A few years ago, “Nixon” wouldn’t have been possible. Although Stone started developing the movie while the ex-president was alive, the film probably never would have happened had the former president not died in April 1994. “He was a very tough litigator,” the filmmaker says. And after his “JFK,” Nixon wasn’t a big fan.

Stone had strong feelings as well. He started out a Nixon supporter like his Republican father, but grew disillusioned while serving in Vietnam.

“I went back and forth on Nixon from liking him in the early days to believing he would end the war in 1968,” he says. “I hated him by 1972-73 and wanted him out of office. The Pentagon papers - I was a veteran at that point - that was pretty surprising, cynical stuff. And then the Watergate thing: It was clear something had happened and he was dragging it out and it was just (expletive). …

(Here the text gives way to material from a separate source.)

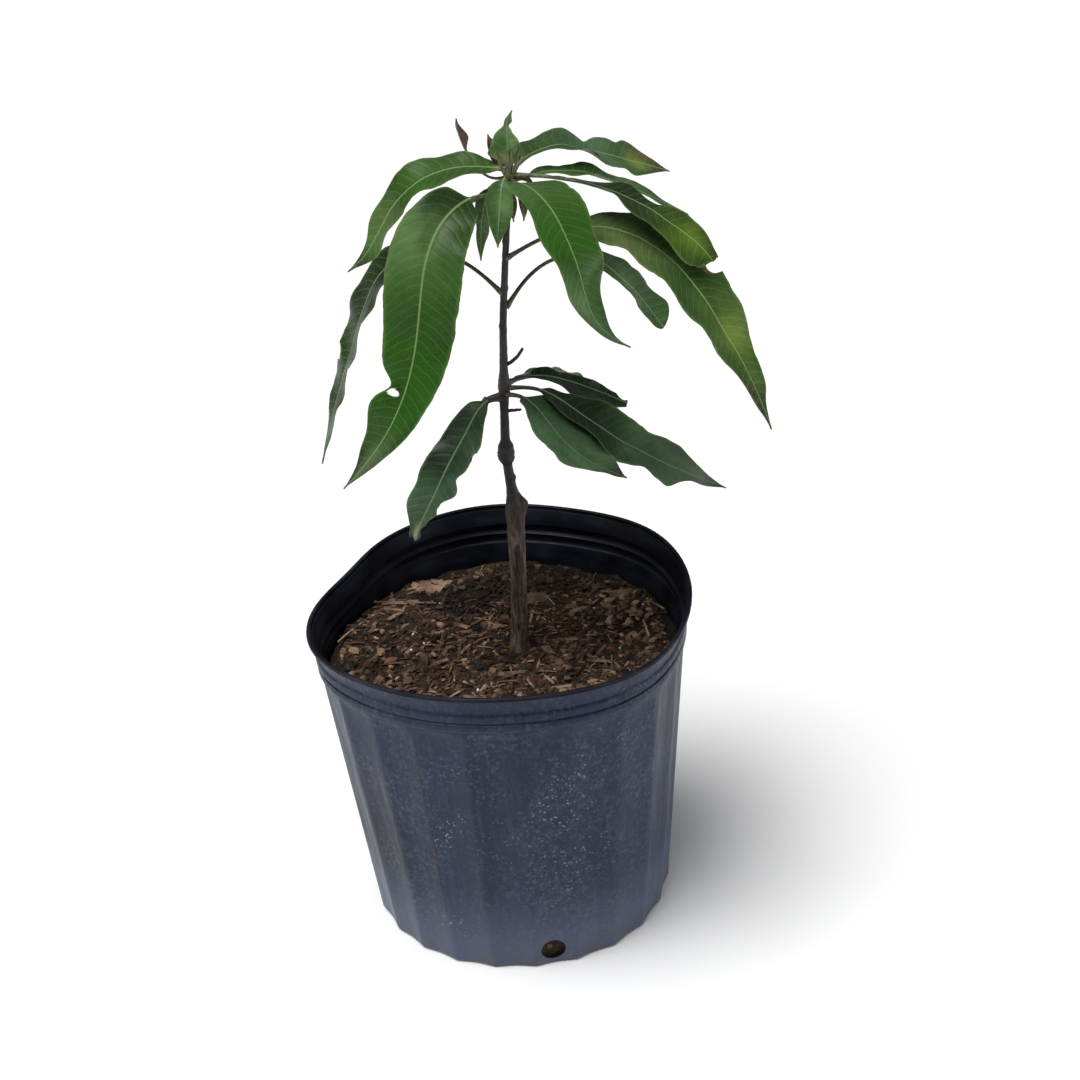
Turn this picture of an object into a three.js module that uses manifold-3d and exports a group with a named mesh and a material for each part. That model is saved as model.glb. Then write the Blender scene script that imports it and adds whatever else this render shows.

“I don’t think I could have made this movie before. I needed time. I had to make some other films. Each film has led me to the next film. There’s been a growth process, definitely. I don’t think I was able to do a film of this scope before. I had to do “Natural Born Killers” first,” he says, laughing.

He wrestled with Vietnam in “Platoon” (1986), “Born on the Fourth of July” (1989) and “Heaven and Earth” (1993). In 1991, he mythicized the counterculture in “The Doors” and explored the conspiracies of the Kennedy assassination in “JFK.” He waxed poetic about the vagaries of the media in “Talk Radio” (1988) and “Natural Born Killers” (1994). And he plumbed the depths of old-fashioned greed in “Wall Street” (1987).

Add those elements together and you have the ingredients for understanding Nixon, our confused, inarticulate, ambitious, scheming, ruthless and brilliant 37th president.

And in the movie, you understand him through the prism of Stone’s signature style, which comes on strongest in the fictional parts of the film: secret meetings in Dallas with Cubans and oil barons; a clandestine meeting between John Dean and Watergate burglar Howard Hunt on a bridge on a rainy night; Nixon’s moments of quiet desperation while listening to the “smoking gun” tape while he’s drunk and drugged the night before he resigns.

Using flashbacks and a twisted chronology, the film builds a surprising sense of pity for the pathetic figure saying goodbye to his staff in his final moments in the White House.

Debates about the film started when Stone cast Anthony Hopkins in the title role. The Welsh Oscar winner looks nothing like Nixon, sounds nothing like him and certainly acts nothing like the rigidly isolated president.

“Feel my head,” Hopkins says, calling attention to the stark coiffure - part shaved and part dyed white - he’s sporting to play Picasso in his next film, “Surviving Picasso.” Playfully inviting a reporter to verify his stubble, Hopkins, who did not much resemble Nixon in the first place, now looks absolutely nothing like the dark, jowly Californian whose sweaty upper lip and gruff voice are so familiar to Americans.

“Initially, I asked, ‘Why are you casting me?”’ he says. “Oliver said, ‘I’ve seen you play in ‘Remains of the Day’ and ‘Shadowlands.’ You seem to be an outsider, a repressed loner. That’s just what I need. I don’t care that you aren’t American. I think it takes a foreign actor to play Nixon because you don’t have any judgments.”’

Hopkins, 58, developed a deep understanding of the character from a lifetime of playing difficult men, from Hannibal Lechter to Hitler (in the 1981 miniseries “The Bunker”). “Maybe I’m politically incorrect to say the great monsters of history were great, but they had greatness. I don’t think Nixon was an evil man, he was just corruptible by power, as all of us are.”

The irrepressible Woods was another strange selection for Nixon; he plays the controlled guard dog Bob Haldeman. “Oliver didn’t want me for this part,” says the actor, who eventually convinced Stone to give him a chance. “What he knew would work is while I was trying to be this straight-edged guy, my natural intensity would bubble up.”

Paul Sorvino (who does a dead-on Henry Kissinger), Joan Allen (as a bitter Pat Nixon), J.T. Walsh (as a subdued John Ehrlichman) and “Frasier’s” David Hyde Pierce (as the eager John Dean) round out the inner circle.

And the rest, as they say, was history.